Hélas! qu’elles sont banales les paroles qui nous sont dites et dont aucune ne nous apaise! Dans ce deuil universel, chacun se renferme en sa propre douleur; et nous nous sentons à la fois importuns et égoïstes, en réclamant, de ceux qui souffrent autant que nous, un adoucissement à notre peine.

Non, la terre ne peut rien pour nous, puisqu’elle ne peut plus nous les rendre.
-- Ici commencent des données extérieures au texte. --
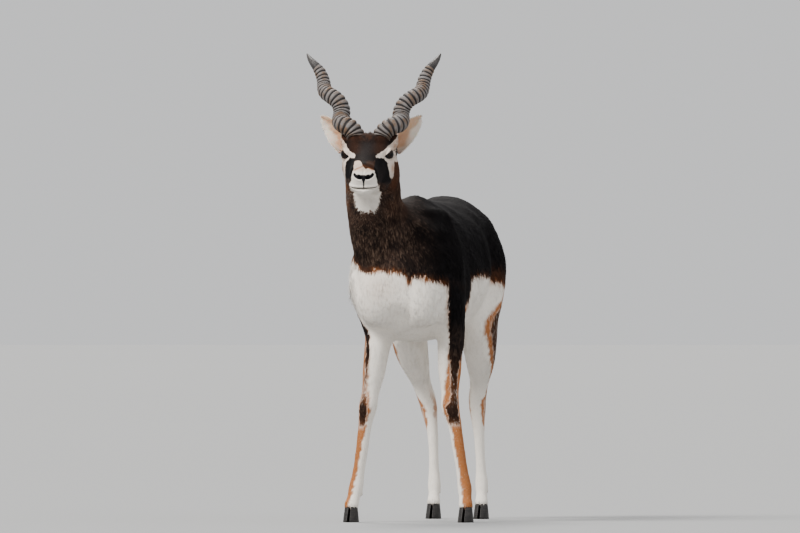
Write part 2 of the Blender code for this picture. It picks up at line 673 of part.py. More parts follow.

Aucune de ses consolations ne nous consolera, tellement leur perte dépasse honneurs, richesses et tout ce qu’elle nous offre.

Mais le ciel?

Est-il donc impuissant aussi?

Ah! s’il reste muet devant notre douleur, certes, il nous sera facile à notre tour

«De ne répondre plus que par un froid silence Au silence éternel de la Divinité !»

Le respect de nos morts et de nous-mêmes nous empêchera de tomber jusqu’à dire: «Buvons, jouissons, oublions, puisqu’il nous faudra nous aussi mourir demain.» Mais nous conviendrons sans regret que la vie est une amère déception et que la fin de toutes choses se résume en ce mot désenchanté de l’Ecclésiaste: «Ce qu’on trouve au fond de la sagesse, c’est le comble de l’indignation; et quiconque ajoute à sa science ajoute à son chagrin.» (Eccl., i, 18.)

Non; écoutons Jésus qui nous parle: sa parole est lumière et consolation.